Stochastic parallel extreme artificial hydrocarbon networks: An implementation for fast and robust supervised machine learning in high-dimensional data

Abstract

Artificial hydrocarbon networks (AHN) – a supervised learning method inspired on organic chemical structures and mechanisms – have shown improvements in predictive power and interpretability in comparison with other well-known machine learning models. However, AHN are very time-consuming that are not able to deal with large data until now. In this paper, we introduce the stochastic parallel extreme artificial hydrocarbon networks (SPE-AHN), an algorithm for fast and robust training of supervised AHN models in high-dimensional data. This training method comprises a population-based meta-heuristic optimization with defined individual encoding and objective function related to the AHN-model, an implementation in parallel-computing, and a stochastic learning approach for consuming large data. We conducted three experiments with synthetic and real data sets to validate the training execution time and performance of the proposed algorithm. Experimental results demonstrated that the proposed SPE-AHN outperforms the original-AHN method, increasing the speed of training more than 10,000x times in the worst case scenario.
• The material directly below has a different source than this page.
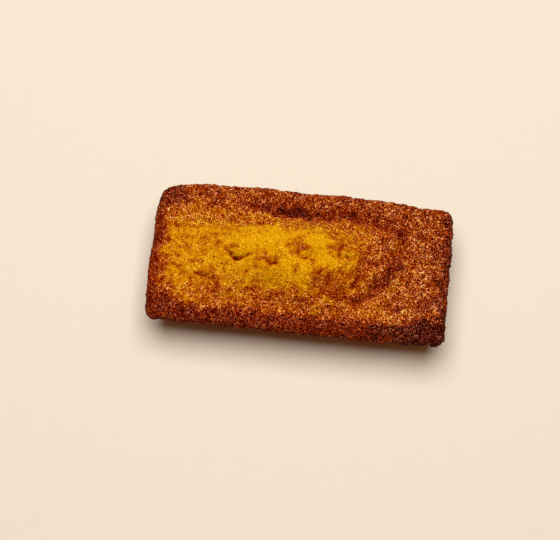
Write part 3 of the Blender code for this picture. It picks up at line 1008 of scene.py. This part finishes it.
# %% [markdown]
# ## Painted glints
# Bubbles that burst in the crust leave open rims, and where butter stands on a rim it catches the light.
# A shiny film all over would only mirror the lamp, but real rims face every way, so some always shine. So
# the glints are painted into the colour as painted highlights, and the same rims also get a thin coat and
# a smoother finish. The rims come from a pattern of cells, and are kept in loose clusters. They are
# brightest on brown crust, and fainter on gold and on the darkest parts.

# %% Painted glints
BUBBLE, BUBBLE_WARP, RIM_WIDTH = 0.75, 0.5, 0.2
GLINT_SPACING, GLINT_CLUSTER, CLUSTERING, GLINT_KEPT = 0.6, 2.0, 0.9, (0.52, 0.62)
# How bright the painted glint and how thick the coat of butter are, by browning.
PAINTED_GLINT_AND_COAT_AMOUNTS = {0.0: 0.35, 0.3: 0.6, 0.48: 1.0, 0.65: 0.8, 0.8: 0.4}  # by share of BROWNING_RANGE


def painted_glint_and_gloss_rims(recipe, place, bubble_place):
    """1 on the bubble rims that get a painted glint and gloss: 1 - distance / width, times a mask of two
    sizes of noise.
    """
    rim = (1 - recipe.bubbles(bubble_place, BUBBLE, "DISTANCE_TO_EDGE") / RIM_WIDTH).clamped()
    spots = recipe.noise(place, GLINT_SPACING, detail=0.0)
    cluster = recipe.noise(place, GLINT_CLUSTER, detail=1.0)
    return rim * (spots + CLUSTERING * (cluster - NOISE_MEAN)).between(*GLINT_KEPT)


def painted_glint_and_coat_amount(recipe, browning):
    """How bright the painted glint, and how thick the coat, is on crust of this browning."""
    return recipe.ramp(browning, {place: (share,) * 3 for place, share in PAINTED_GLINT_AND_COAT_AMOUNTS.items()})


brightest = max(PAINTED_GLINT_AND_COAT_AMOUNTS, key=PAINTED_GLINT_AND_COAT_AMOUNTS.get) * BROWNING_RANGE
print("glints are brightest at browning", round(brightest, 2))

# %% [markdown]
# ## Crust
# The layers come together here: the browned colour, light steps painted into it, and a bump of the same
# patterns. The steps give the grains a random tone that also stands in for their light and shade, painted
# shade in the bubbles' hollows with lighter walls between them, and painted glints on the bubble rims.
# Bump alone could give the grain, but under soft light it hardly shows, so its light and shade are
# painted. Butter is deep yellow, so it takes a little green and more blue away wherever the steps are
# strong, and dark crust stays warm.

# %% Crust material
GRAIN, BUBBLE_MEAN = 0.27, 0.42
SMOOTH_STRENGTH, COARSE_STRENGTH = 0.3, 0.9
# Steps painted into the colour: shade in the bubbles' hollows, the grains' tone with their light and
# shade, and glints on the rims.
BUBBLE_HOLLOW_SHADE_STEP, GRAIN_TONE_AND_SHADE_STEP, PAINTED_GLINT_STEP = 0.2, 1.12, 0.36
BUTTER_STEP = (0.0, -0.05, -0.11)
WALL_BUMP, GRAIN_BUMP, CRUMB_BUMP, BUMP_DEPTH = 0.8, 1.0, 0.5, 0.22
DULL, GLINT_SMOOTHER = 0.6, 0.3
SHEEN, SHEEN_TINT = 0.02, (1.0, 0.35, 0.05, 1.0)
BUTTER_COAT, BUTTER_ROUGHNESS = 0.08, 0.25


def crust_material():
    """Browned colour with painted light steps and painted glints, butter's coat and a bump."""
    recipe = Recipe("crust")
    place = recipe.object_place()
    coarseness = recipe.attribute("coarseness")
    browning = recipe.attribute("browning") / BROWNING_RANGE
    strength = SMOOTH_STRENGTH + COARSE_STRENGTH * coarseness
    grain = recipe.noise(place, GRAIN, detail=0.0)
    crumb = recipe.noise(place, CRUMB, CRUMB_DETAIL)
    bubble_place = recipe.warped(place, CRUMB, BUBBLE_WARP)
    wall = recipe.bubbles(bubble_place, BUBBLE, "F1")
    painted_glint_and_gloss = painted_glint_and_gloss_rims(recipe, place, bubble_place)
    amount = painted_glint_and_coat_amount(recipe, browning)
    # Painted shade in the bubbles' hollows, lighter walls between them, and the grains' random tone,
    # which also stands in for their light and shade.
    step = BUBBLE_HOLLOW_SHADE_STEP * (wall - BUBBLE_MEAN) + GRAIN_TONE_AND_SHADE_STEP * (grain - NOISE_MEAN)
    # Painted glints: highlights on the bubble rims, painted into the colour.
    step = strength * (step + PAINTED_GLINT_STEP * amount * painted_glint_and_gloss)
    step = recipe.on_vectors("MULTIPLY_ADD", strength, BUTTER_STEP, step)
    colour = stepped(recipe, browned(recipe, browning, coarseness, crumb), step)
    height = strength * (WALL_BUMP * wall + GRAIN_BUMP * grain + CRUMB_BUMP * crumb)
    bump = {"Strength": 1.0, "Distance": BUMP_DEPTH * MM, "Height": height}
    finish = {
        "Base Color": colour,
        "Roughness": (DULL - GLINT_SMOOTHER * painted_glint_and_gloss).clamped(),
        "Specular IOR Level": SHEEN,
        "Specular Tint": SHEEN_TINT,
        "Coat Weight": (BUTTER_COAT * amount * painted_glint_and_gloss * strength).clamped(),
        "Coat Roughness": BUTTER_ROUGHNESS,
        "Normal": recipe.node("ShaderNodeBump", {}, bump),
    }
    for socket, value in finish.items():
        recipe.plug(recipe.shader.inputs[socket], value)
    return recipe.material


skin.materials.append(crust_material())
crust = bpy.data.objects.new("crust", skin)
bpy.context.scene.collection.objects.link(crust)
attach(crust, "root")
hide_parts("financier_cake")
print(len(skin.materials[0].node_tree.nodes), "nodes in the crust's material")

# %% [markdown]
# ## Floor
# The cake stands on a plain cream floor. A curved backdrop could hide the horizon, but from so steep a
# view a flat sheet fills the picture. It is only staging, no part of the cake.

# %% Floor
FLOOR_COLOUR = (0.86, 0.80, 0.69, 1.0)
FLOOR_REACH = 3000.0
FLOOR_ROUGHNESS, FLOOR_UNEVENNESS, FLOOR_SPOTS = 0.6, 0.15, 4.0


def floor():
    """A wide flat sheet at the height of the cake's base, a little uneven in its gloss."""
    corners = np.array([[-1, -1, 0], [1, -1, 0], [1, 1, 0], [-1, 1, 0]]) * FLOOR_REACH
    mesh = make_mesh("floor", corners, np.array([[0, 1, 2, 3]]), np.zeros((0, 3), int))
    recipe = Recipe("floor")
    spots = recipe.noise(recipe.object_place(), FLOOR_SPOTS, detail=2.0)
    recipe.plug(recipe.shader.inputs["Roughness"], FLOOR_ROUGHNESS + FLOOR_UNEVENNESS * spots)
    recipe.plug(recipe.shader.inputs["Base Color"], FLOOR_COLOUR)
    mesh.materials.append(recipe.material)
    return bpy.data.objects.new("floor", mesh)


ground = floor()
bpy.context.scene.collection.objects.link(ground)
print("the floor reaches", FLOOR_REACH / 1000, "m to each side")

# %% [markdown]
# ## Light
# One large soft lamp hangs high up, a little behind the cake and to its left, so the shadow is
# short and soft on the near side. A second lamp could lighten that shadow, but a faint warm
# surround does it from all round and adds no highlight of its own.

# %% Light
LAMP_ELEVATION, LAMP_AZIMUTH = np.radians(77), np.radians(180 + 6)
LAMP_DISTANCE, LAMP_SIZE, LAMP_POWER = 900.0, 840.0, 10.0
LAMP_COLOUR = (1.0, 0.955, 0.9)
SURROUND_COLOUR, SURROUND_STRENGTH = (1.0, 0.58, 0.26, 1.0), 0.11


def lamp():
    """A square softbox that faces the cake."""
    light = bpy.data.lights.new("softbox", "AREA")
    light.shape = "SQUARE"
    light.size = LAMP_SIZE * MM
    light.energy = LAMP_POWER
    light.color = LAMP_COLOUR
    softbox = bpy.data.objects.new("softbox", light)
    look_from(softbox, LAMP_DISTANCE * direction(LAMP_AZIMUTH, LAMP_ELEVATION), np.zeros(3))
    return softbox


def surround():
    """The light that comes from all round."""
    world = bpy.data.worlds.new("surround")
    world.use_nodes = True
    background = world.node_tree.nodes["Background"]
    background.inputs["Color"].default_value = SURROUND_COLOUR
    background.inputs["Strength"].default_value = SURROUND_STRENGTH
    return world


softbox = lamp()
bpy.context.scene.collection.objects.link(softbox)
bpy.context.scene.world = surround()
bpy.context.scene.view_settings.view_transform = "Standard"
print("softbox at", np.round(np.array(softbox.location) / MM), "mm")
Additionally, we present two case studies in real data sets for solar-panel deployment prediction (regression problem), and human falls and daily activities classification in healthcare monitoring systems (classification problem). These case studies showed that SPE-AHN improves the state-of-the-art machine learning models in both engineering problems. We anticipate our new training algorithm to be useful in many applications of AHN like robotics, finance, medical engineering, aerospace, and others, in which large amounts of data (e.g. big data) is essential.